Autre allocation versée par les départements, la prestation de compensation du handicap (PCH) a vu son coût bondir de 8% en 2015 pour atteindre 1,7 milliard d'euros (contre 6,6% en 2014).

Effet de ciseaux

Après deux années de faible évolution, les dépenses des départements consacrées à la protection de l'enfance (7,2 milliards d'euros) ont progressé quant à elles de 2,7% l'an dernier. Dans ce domaine, les départements sont conduits à adapter leur action avec l'arrivée de jeunes issus de l'immigration, qui ne souffrent pas forcément de maltraitance, mais ont besoin d'"un accompagnement matériel à l'autonomie".

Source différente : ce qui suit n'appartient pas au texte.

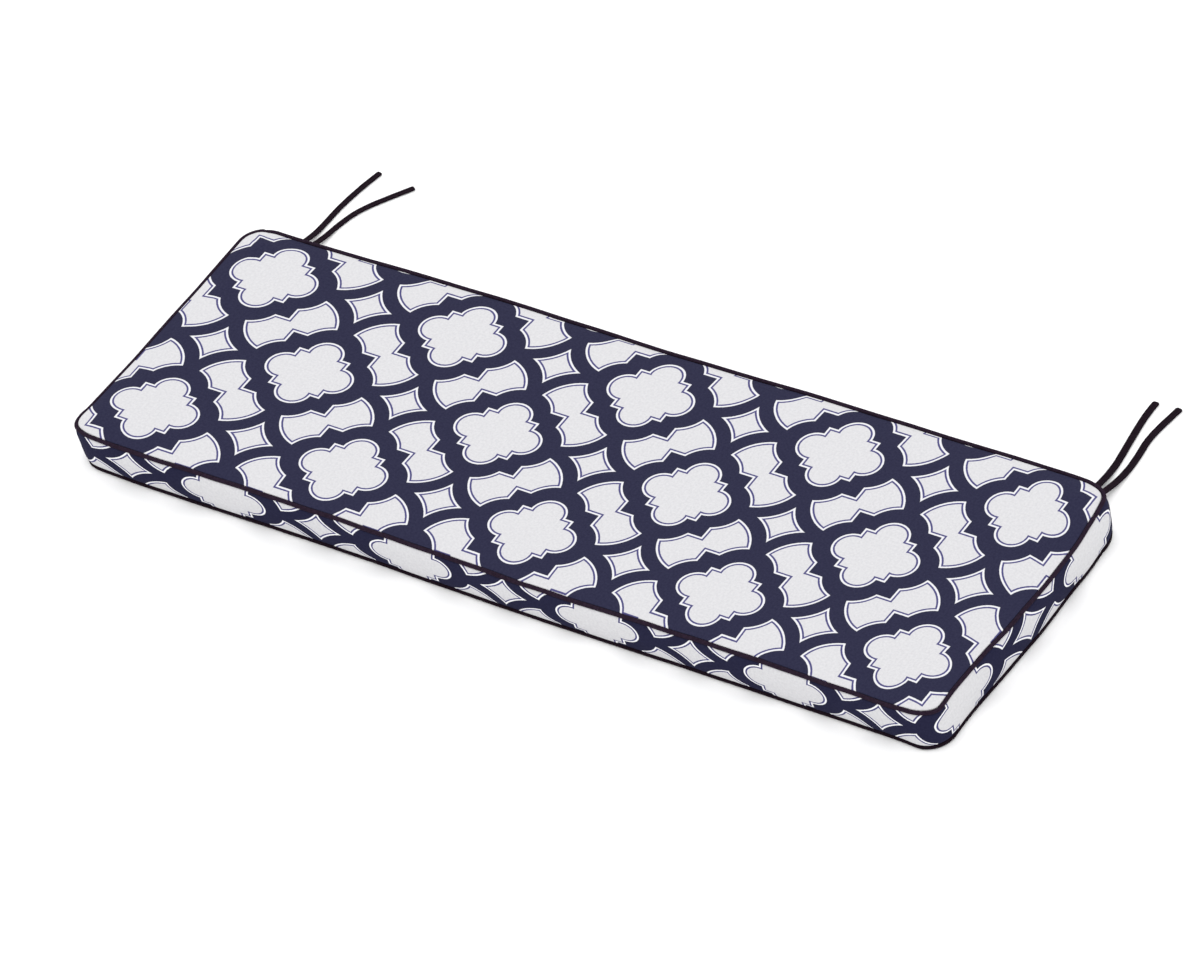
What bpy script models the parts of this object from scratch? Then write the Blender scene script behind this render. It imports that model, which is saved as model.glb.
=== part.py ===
"""A boxed bench cushion with piped seams and two pairs of tie straps.

Units are metres, +Z is up. The cushion lies on its underside at z = 0, its length runs along X
and its ties leave the back, towards +Y. Run with: blender --background --python part.py
"""

import math

import bpy

# Seam line: the middle of the piping, seen from above.
LENGTH = 1.180
DEPTH = 0.402
END_TAPER = 0.036  # the right end is sewn a little deeper than the left, per metre of X
DRAW_IN_SIDES = 0.0015  # the long sides pull in by this much between their corners
DRAW_IN_ENDS = 0.0030

# Corner name: (side along X, side along Y, radius of the seam line, start of its arc in degrees).
CORNERS = {
    "back_right": (1, 1, 0.048, 0),
    "back_left": (-1, 1, 0.035, 90),
    "front_left": (-1, -1, 0.031, 180),
    "front_right": (1, -1, 0.033, 270),
}
CORNER_STEPS = 8
SIDE_STEPS = 14
END_STEPS = 5
TIGHTEST_RADIUS = 0.012  # corners of the rings well inside a panel

PIPING_RADIUS = 0.0025
GAP = 0.0003  # between two pieces that touch
BOTTOM_SEAM = 0.0036  # height of the lower piping's middle
TOP_SEAM = 0.0558

# Each seam's hollow, as angles round its piping: 0 points outwards and 90 points up.
BOTTOM_HOLLOW = (260, 85)
TOP_HOLLOW = (275, 108)
HOLLOW_STEPS = 4

# Underside: (inset from the seam line, height).
UNDERSIDE = ((0.030, 0.0), (0.010, 0.0))
# Boxing: (share of the height between the seams' hollows, how far it bulges past the seam line).
BOXING = ((0.15, 0.0016), (0.38, 0.0029), (0.62, 0.0031), (0.86, 0.0018))
# Top panel: (inset from the seam line, rise above the top seam).
TOP_PANEL = (
    (0.007, 0.0042),
    (0.018, 0.0060),
    (0.040, 0.0074),
    (0.080, 0.0081),
    (0.130, 0.0084),
    (0.180, 0.0085),
)

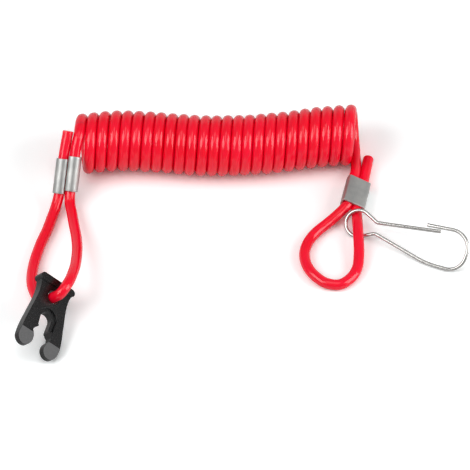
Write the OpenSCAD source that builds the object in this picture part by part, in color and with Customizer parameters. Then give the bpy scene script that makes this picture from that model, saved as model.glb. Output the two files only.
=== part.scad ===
// Stop-switch lanyard: a coiled tether with a fork clip on one loop and a
// spring-wire snap hook on the other. It lies on a table, the plane Z = 0.

/* [Cord] */
// Diameter of the tether's cord
cord_d = 5.2; // [4:0.1:5.4]
// Outside diameter of the coil
coil_d = 30; // [26:0.5:31]

/* [Crimps] */
// Length of each crimp sleeve along the cord
crimp_len = 17; // [12:0.5:18]
// Thickness of the crimp's metal strip
crimp_wall = 0.8; // [0.5:0.1:1]
// How far the closed crimp squeezes into the cord, on the radius
crimp_bite = 0.1; // [0.05:0.05:0.3]
// Gap between the tips of the crimp's two curled arms
crimp_seam = 0.2; // [0.1:0.05:0.4]
// Outer radius of the corners of the crimp's flat back
crimp_corner = 1.2; // [1.1:0.1:2]

/* [Clip] */
// Length of the clip from its back bar to its leg tips
clip_len = 39.6; // [37:0.2:42]
// Width of the clip over its legs
clip_w = 23.4; // [22:0.1:26]
// Thickness of the clip's plate
clip_t = 4.6; // [3.4:0.1:4.8]
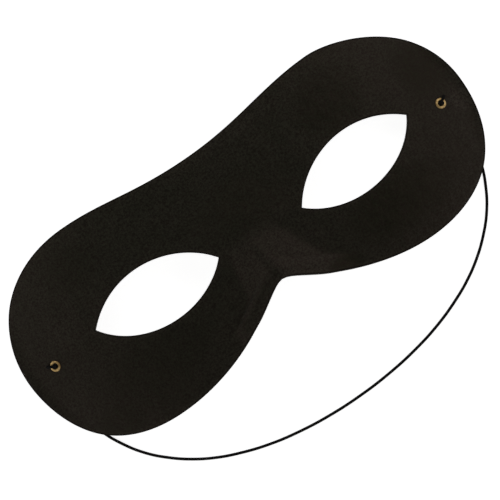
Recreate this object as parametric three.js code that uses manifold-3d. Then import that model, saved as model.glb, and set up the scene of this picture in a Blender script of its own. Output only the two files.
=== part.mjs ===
// A black domino mask: one moulded cloth shell, two brass eyelets, and a round elastic cord with an end knot at each eyelet.
// Lengths are in millimetres. The mask lies face up, with +X along it, +Y towards its top edge, +Z out of its face,
// and z = 0 the surface that its two ends rest on.
import * as THREE from "three";
import { mergeVertices } from "three/addons/utils/BufferGeometryUtils.js";
import Module from "manifold-3d";

const wasm = await Module();
wasm.setup();

// The shell's outline, seen from the front.
const maskLength = 195.5; // from tip to tip
const maskHeight = 80.8; // from the lobes' tops to their bottoms
const tipLift = 0.6; // of the tips above the middle line
const lobeTopSpacing = 109.8; // between the two highest points
const lobeBottomSpacing = 111.2; // between the two lowest points
const dipDepth = 5.3; // of the brow's dip below the lobes' tops
const notchHeight = 19; // of the nose notch above the lobes' bottoms
const notchShift = 1.1; // of the nose notch towards +X
const flankHalfWidth = 17.7; // of the notch where its flanks run straight
const flankHeight = 9.7; // of those places above the lobes' bottoms
const flankSlope = 23.5; // of the flanks there, in degrees

// The eye holes, cut by a die that sat a little off the middle.
const eyeLength = 52; // from corner to corner
const eyeGap = 35.3; // between the inner corners
const eyeShift = 4.4; // of both holes towards +X
const eyeCornerDrop = 2.8; // of the inner corners below the middle line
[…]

Au total, en 2015, la dépense nette d'action sociale des départements s'est élevée à 36,1 milliards d'euros, en progression de 1,1 milliard d'euros par rapport à 2014 (+3,1%). Si l'on déduit de cette somme les compensations que leur versent l'Etat et la Caisse nationale de solidarité pour l'autonomie (CNSA), on parvient à une dépense nette de 28,3 milliards d'euros en hausse de 1,1 milliard d'euros (+ 4%). En face, l'ensemble des recettes de fonctionnement n'ont progressé que de 1,5%. L’effet de ciseaux auquel les départements sont confrontés depuis plusieurs années dans le domaine de la solidarité se poursuit donc.
Pour l'Odas, c'est l'ensemble des dispositifs d'aide sociale qui doivent être revus pour "mettre en place des dispositifs nouveaux d'insertion et d'accompagnement". "Ce qui est en cause, c'est notre modèle de solidarité, ce qui n'est débattu nulle part", regrette Jean-Louis Sanchez. Qui plaide notamment pour "une contribution beaucoup plus importante de la population", via par exemple des journées citoyennes qui existent aujourd'hui dans quelque 500 communes.